Monday, March 28, 2011

Epp Sykes And The Composition of "Yea Alabama"

"Epp" Sykes
The phrase, "Remember the Rose Bowl" is derived from Alabama's fight song, "Yea Alabama." The song was composed as part of a contest held by the campus humor magazine the Rammer-Jammer following the Crimson Tide victory in the 1926 Rose Bowl game. Until that time the football team's fight song had been "Swing" which had been appropriated from Washington & Lee University.

A panel composed of members of the university's music department selected the composition submitted by Ethelred Lundy "Epp" Sykes  from more than a dozen songs that were submitted.

Sykes - an engineering student who was also the editor of The Crimson White -
was awarded the $50 prize provided the magazine and "Messrs. Carmer, Friedman and Pickens." The song was unveiled in the May 1926 edition of the Rammer Jammer with the admonition:

"RAMMER-JAMMER has no power to make the student body accept the song. We do ask that the song be played on every occasion in which a battle march is needed, and, if it is liked, for the students to accept it."
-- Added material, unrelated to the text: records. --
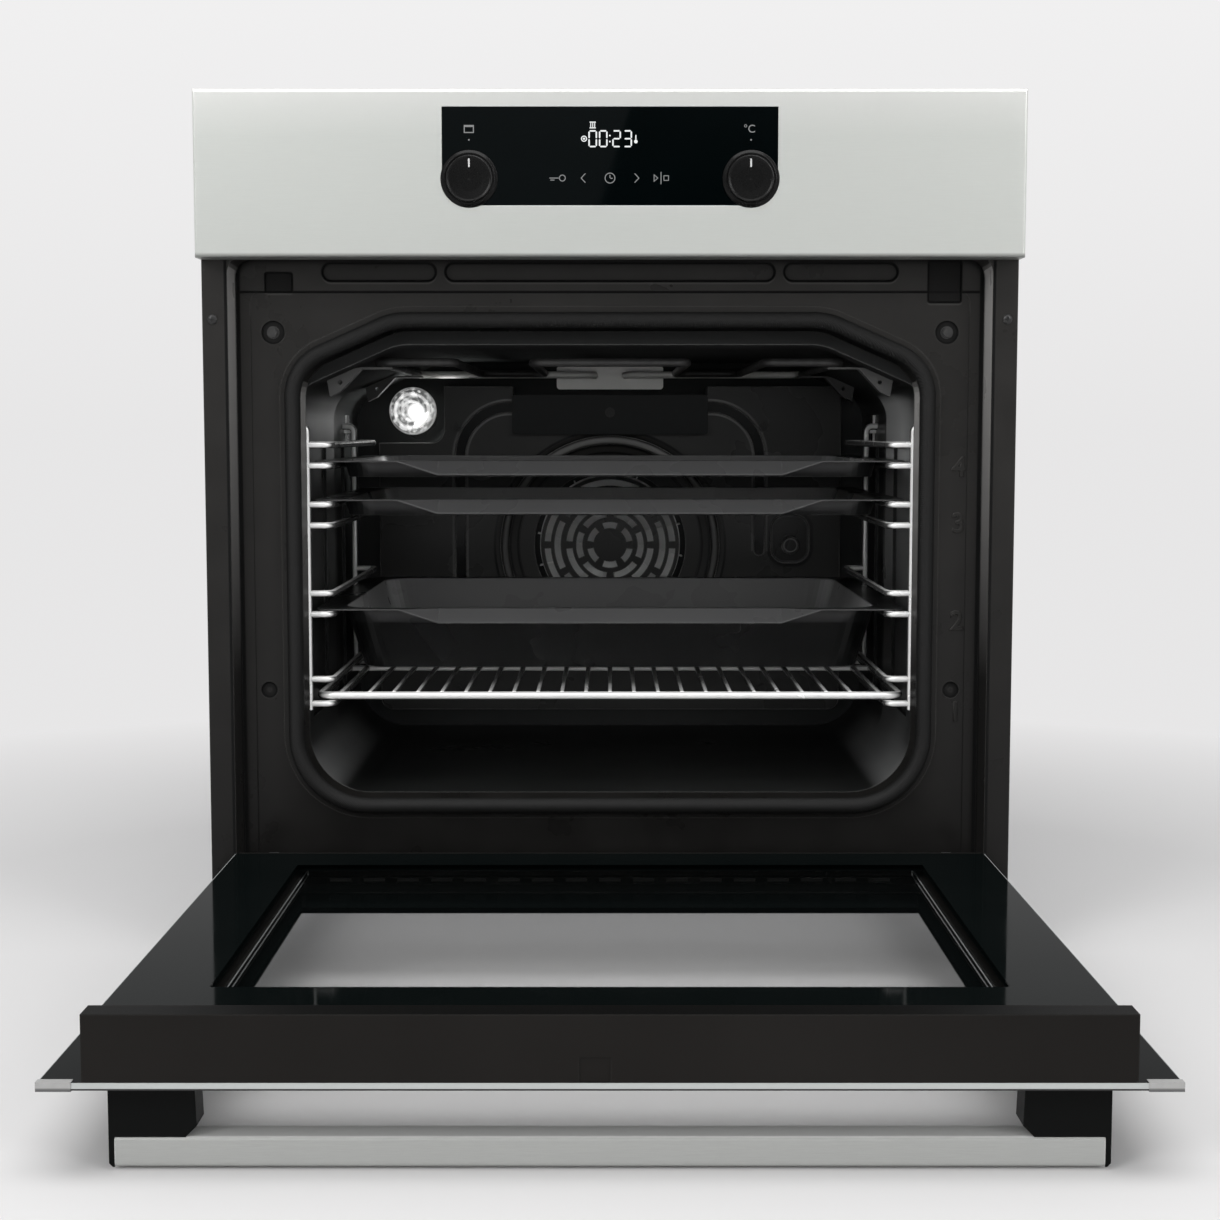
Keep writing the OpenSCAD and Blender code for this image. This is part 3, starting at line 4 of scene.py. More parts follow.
import bpy
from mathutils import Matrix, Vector


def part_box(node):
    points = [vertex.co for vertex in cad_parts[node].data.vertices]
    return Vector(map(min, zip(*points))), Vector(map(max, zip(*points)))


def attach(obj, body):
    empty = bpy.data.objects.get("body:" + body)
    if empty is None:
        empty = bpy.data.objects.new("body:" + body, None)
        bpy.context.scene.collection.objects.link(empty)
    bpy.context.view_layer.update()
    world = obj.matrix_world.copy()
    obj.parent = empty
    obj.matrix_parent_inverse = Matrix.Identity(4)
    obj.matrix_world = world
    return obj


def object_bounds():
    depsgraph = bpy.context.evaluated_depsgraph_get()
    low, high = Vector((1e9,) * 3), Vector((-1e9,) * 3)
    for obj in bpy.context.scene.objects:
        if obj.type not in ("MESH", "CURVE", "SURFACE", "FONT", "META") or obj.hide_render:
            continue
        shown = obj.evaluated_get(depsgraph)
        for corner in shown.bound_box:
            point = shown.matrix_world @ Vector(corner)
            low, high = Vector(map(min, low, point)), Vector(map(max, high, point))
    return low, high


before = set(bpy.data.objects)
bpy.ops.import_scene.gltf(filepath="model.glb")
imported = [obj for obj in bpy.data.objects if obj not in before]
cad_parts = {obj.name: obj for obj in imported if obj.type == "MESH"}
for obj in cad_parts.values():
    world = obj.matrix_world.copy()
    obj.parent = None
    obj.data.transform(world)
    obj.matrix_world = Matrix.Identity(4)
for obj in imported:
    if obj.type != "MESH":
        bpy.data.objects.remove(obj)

cad_box = [list(corner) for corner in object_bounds()]
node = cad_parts

# ------------------------------------------------------------------ studio
# A pale floor, a white room and wide soft lamps at the left, at the right and above.
# The camera stands in front of the cavity and looks slightly down into it.
# Most heights and depths below start from two edges of the front: its face and its foot.
front_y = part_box("control_panel")[0].y
low_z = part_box("front_frame")[0].z
eye_back, eye_height, eye_pitch = 1.4484, 0.3523, 5.123
eye = bpy.data.cameras.new("eye")
eye.lens = 59.016
eye.sensor_width = 36
eye.clip_end = 50
camera = bpy.data.objects.new("eye", eye)
camera.location = (0, front_y - eye_back, low_z + eye_height)
camera.rotation_euler = (radians(90 - eye_pitch), 0, 0)
bpy.context.scene.collection.objects.link(camera)
bpy.context.scene.camera = camera
bpy.context.scene.view_settings.view_transform = "Standard"
bpy.context.scene.cycles.transparent_max_bounces = 24


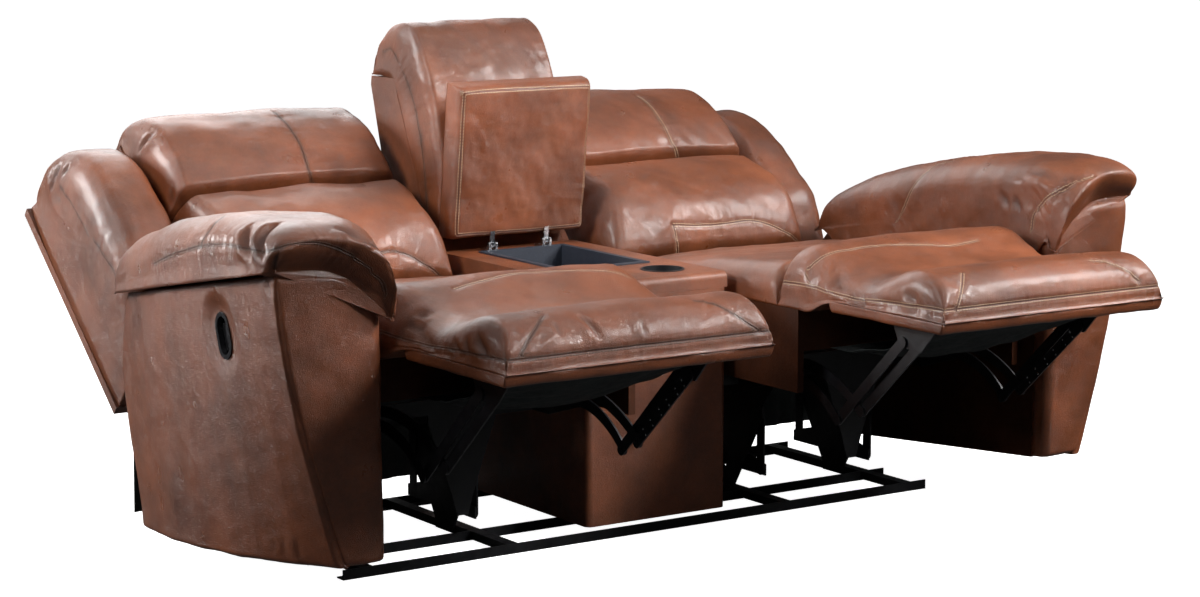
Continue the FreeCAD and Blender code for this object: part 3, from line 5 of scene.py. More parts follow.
import bpy
import numpy as np
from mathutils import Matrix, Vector


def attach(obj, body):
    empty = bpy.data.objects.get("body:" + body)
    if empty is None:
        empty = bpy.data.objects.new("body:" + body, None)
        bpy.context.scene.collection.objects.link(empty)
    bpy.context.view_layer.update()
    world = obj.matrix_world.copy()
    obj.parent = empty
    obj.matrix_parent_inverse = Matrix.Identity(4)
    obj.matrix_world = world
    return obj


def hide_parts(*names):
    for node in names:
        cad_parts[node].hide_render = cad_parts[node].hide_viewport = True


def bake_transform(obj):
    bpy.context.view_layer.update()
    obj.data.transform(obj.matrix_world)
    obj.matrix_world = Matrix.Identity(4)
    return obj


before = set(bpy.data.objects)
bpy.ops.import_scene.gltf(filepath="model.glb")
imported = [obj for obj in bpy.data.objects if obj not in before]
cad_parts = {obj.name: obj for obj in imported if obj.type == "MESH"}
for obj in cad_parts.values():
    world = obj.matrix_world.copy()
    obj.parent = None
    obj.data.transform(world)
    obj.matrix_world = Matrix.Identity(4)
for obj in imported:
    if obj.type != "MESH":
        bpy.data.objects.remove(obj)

bl_info = {
    "name": "Reclining Loveseat",
    "version": (1, 0, 0),
    "blender": (4, 5, 0),
    "location": "3D View > Sidebar > Loveseat",
    "description": "Dresses a reclining loveseat with a console in leather, steel and thread",
    "category": "Add Mesh",
}

SIDES = (("right", 1.0), ("left", -1.0))

# Materials made so far, by name

MADE = {}

# A back's pivot and how far it leans, in degrees, at rest

PIVOT_Y, PIVOT_Z, LEAN = 0.360, 0.460, 50.15

# Seeds of the parts' own unevenness, to which the side, 1 or -1, is added

SEEDS = {
    "arm_side": 8, "arm_front": 9, "seat": 11, "wing": 20, "chaise": 21, "lumbar": 30, "footrest_band": 31,
    "headrest": 40, "arm_pad": 51, "console_cushion": 61, "console_lid": 71, "footrest_cloth": 81,
    "rear_skirt": 91,
}

# Filling of a pad's cover as a cloth: the slack, the largest move in metres, the pressure, the frames,
# the share of the largest move by which the cover starts inside, and the hold below which it is pinned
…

Sykes attended Alabama on a four year engineering scholarship from the Alabama Power Company after coming in second for a scholarship offered by the Birmingham News. After graduating in 1926, Sykes studied law for a year at UA then became an account executive with Sparrow Advertising Agency in Birmingham.
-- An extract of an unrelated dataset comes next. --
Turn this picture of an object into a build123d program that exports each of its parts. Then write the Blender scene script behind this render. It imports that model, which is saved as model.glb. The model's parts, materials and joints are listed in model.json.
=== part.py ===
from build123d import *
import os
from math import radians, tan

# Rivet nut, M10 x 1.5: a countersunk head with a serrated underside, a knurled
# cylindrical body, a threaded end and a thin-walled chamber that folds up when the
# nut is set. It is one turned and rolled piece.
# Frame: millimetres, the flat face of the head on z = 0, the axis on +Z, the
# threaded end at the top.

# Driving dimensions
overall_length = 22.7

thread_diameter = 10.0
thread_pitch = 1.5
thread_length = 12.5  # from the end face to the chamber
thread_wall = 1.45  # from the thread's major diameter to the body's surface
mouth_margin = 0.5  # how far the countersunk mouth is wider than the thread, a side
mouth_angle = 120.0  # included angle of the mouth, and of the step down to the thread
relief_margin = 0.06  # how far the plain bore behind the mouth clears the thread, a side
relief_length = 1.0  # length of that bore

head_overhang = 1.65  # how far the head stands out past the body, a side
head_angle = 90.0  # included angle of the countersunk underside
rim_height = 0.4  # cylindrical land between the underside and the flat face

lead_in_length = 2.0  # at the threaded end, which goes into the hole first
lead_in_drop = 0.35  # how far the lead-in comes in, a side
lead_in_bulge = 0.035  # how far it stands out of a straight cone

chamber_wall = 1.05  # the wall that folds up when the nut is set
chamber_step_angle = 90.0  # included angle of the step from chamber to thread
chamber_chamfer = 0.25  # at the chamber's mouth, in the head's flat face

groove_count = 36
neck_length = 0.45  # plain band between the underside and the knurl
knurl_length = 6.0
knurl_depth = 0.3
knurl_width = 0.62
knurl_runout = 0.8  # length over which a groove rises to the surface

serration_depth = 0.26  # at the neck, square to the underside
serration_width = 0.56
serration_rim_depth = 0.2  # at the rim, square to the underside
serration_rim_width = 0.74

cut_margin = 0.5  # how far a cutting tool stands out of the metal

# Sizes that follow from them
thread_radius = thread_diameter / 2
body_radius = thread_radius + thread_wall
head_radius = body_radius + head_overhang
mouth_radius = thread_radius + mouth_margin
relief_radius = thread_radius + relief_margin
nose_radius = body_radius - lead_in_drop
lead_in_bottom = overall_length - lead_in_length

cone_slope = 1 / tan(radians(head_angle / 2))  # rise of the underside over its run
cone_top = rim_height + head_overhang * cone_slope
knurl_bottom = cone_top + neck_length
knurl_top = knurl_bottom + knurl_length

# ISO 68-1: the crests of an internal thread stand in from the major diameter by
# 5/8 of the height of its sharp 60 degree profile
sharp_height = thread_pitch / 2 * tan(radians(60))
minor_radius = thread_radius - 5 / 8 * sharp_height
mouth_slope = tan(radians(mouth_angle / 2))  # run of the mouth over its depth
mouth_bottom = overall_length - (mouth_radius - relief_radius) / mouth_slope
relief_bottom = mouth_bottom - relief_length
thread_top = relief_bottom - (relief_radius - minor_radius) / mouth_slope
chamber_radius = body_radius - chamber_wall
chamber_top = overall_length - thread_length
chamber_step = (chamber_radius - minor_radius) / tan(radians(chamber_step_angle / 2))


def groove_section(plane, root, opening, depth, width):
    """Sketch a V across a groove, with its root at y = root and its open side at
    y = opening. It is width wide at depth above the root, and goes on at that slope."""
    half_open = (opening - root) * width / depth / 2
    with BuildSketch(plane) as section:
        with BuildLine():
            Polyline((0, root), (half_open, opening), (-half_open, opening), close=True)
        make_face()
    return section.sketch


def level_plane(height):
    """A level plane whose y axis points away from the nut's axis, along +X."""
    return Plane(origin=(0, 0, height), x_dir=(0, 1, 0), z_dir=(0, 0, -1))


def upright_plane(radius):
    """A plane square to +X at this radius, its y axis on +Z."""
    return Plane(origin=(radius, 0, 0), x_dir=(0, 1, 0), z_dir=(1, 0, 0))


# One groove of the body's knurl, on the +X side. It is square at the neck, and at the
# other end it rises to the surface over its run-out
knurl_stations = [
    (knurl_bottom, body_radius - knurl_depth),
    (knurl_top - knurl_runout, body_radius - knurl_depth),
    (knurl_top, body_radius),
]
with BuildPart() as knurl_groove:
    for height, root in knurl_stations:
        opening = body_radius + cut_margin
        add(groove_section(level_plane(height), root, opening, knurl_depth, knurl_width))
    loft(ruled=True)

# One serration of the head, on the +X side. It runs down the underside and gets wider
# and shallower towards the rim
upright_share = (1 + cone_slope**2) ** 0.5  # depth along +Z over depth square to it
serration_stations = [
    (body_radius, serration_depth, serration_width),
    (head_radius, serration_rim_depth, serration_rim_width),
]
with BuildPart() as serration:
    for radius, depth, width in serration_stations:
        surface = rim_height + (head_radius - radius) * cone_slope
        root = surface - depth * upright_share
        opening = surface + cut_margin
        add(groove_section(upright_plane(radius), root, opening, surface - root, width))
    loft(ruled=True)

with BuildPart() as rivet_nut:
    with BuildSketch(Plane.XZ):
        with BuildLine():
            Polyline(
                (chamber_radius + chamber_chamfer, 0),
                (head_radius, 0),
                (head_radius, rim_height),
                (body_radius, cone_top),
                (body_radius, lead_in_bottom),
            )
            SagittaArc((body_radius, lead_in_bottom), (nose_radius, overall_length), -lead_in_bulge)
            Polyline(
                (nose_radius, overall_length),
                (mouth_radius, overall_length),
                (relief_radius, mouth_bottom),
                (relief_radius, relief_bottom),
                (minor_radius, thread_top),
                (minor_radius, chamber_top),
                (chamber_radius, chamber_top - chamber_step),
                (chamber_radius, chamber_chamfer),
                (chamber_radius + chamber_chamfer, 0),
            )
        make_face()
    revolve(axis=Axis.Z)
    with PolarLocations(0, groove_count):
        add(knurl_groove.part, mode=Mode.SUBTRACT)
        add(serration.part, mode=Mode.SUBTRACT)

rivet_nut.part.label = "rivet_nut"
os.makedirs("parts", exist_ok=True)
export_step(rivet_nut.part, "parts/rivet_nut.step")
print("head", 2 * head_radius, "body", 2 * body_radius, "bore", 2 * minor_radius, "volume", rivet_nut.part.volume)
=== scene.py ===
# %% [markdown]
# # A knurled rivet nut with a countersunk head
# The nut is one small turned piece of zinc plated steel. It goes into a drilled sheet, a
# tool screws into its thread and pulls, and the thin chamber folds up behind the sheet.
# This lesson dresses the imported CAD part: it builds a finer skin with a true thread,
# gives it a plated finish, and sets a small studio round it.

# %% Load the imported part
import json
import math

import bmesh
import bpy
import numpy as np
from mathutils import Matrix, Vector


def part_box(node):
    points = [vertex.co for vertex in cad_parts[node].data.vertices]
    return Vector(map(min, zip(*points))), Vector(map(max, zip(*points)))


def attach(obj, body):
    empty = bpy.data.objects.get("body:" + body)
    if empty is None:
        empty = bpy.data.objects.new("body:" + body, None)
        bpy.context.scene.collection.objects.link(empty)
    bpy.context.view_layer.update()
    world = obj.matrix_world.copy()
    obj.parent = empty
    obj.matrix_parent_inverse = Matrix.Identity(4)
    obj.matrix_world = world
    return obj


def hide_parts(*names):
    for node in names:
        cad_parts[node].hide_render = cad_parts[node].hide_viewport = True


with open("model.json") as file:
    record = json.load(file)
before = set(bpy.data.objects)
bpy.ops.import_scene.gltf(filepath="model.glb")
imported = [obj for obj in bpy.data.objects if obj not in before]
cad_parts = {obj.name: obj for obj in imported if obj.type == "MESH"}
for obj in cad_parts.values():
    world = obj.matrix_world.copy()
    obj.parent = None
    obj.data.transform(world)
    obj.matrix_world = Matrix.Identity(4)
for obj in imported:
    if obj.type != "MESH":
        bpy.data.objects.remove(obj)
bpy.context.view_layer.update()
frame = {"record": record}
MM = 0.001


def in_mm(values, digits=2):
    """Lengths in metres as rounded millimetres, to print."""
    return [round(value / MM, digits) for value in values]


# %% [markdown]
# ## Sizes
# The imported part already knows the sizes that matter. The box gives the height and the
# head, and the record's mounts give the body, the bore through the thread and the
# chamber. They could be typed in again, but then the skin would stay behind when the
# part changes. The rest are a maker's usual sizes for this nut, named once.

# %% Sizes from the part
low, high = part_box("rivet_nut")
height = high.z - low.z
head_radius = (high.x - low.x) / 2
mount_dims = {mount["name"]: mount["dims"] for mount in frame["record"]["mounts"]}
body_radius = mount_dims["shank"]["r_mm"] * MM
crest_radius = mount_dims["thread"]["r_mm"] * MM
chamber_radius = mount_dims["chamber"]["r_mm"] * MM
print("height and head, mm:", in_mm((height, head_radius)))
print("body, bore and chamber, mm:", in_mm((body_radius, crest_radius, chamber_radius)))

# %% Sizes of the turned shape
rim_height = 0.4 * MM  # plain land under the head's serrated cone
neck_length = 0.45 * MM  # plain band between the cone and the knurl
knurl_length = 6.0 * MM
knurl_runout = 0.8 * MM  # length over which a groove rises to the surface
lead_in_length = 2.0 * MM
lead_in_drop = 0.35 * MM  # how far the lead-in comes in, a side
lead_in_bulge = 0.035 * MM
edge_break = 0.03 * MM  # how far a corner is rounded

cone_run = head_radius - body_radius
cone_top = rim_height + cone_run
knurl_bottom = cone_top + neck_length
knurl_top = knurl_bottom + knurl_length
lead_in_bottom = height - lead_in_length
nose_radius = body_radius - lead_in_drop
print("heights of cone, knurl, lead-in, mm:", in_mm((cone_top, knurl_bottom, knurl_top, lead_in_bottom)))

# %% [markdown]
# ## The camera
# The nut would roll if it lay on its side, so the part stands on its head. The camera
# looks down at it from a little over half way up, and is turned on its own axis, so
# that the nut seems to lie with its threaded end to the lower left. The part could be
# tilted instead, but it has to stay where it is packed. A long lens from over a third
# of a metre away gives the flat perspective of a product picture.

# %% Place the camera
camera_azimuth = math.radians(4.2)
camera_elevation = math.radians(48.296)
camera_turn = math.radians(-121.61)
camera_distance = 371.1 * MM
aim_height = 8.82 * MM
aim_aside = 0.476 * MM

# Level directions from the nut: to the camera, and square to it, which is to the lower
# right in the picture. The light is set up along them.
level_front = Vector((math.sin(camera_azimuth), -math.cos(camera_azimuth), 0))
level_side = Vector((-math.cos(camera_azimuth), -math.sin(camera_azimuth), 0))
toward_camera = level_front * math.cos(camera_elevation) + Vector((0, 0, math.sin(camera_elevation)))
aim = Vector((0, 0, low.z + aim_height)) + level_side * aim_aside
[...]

In 1940 Sykes was called into active duty by the U.S. Air Force. He served in both World War II and the Korea conflict, eventually rising to the rank of  Brigadier General. In 1947 he donated the copyright and future royalties of "Yea Alabama" to the University of Alabama. He died on July 1, 1967.

1 comment:

  1. The phrase "Remember the Rose Bowl" is placed in quotation marks in Sykes' original lyric, as reproduced in the May 1926 Rammer-Jammer. That indicates to me that he was incorporating a phrase that perhaps was already in popular use on campus.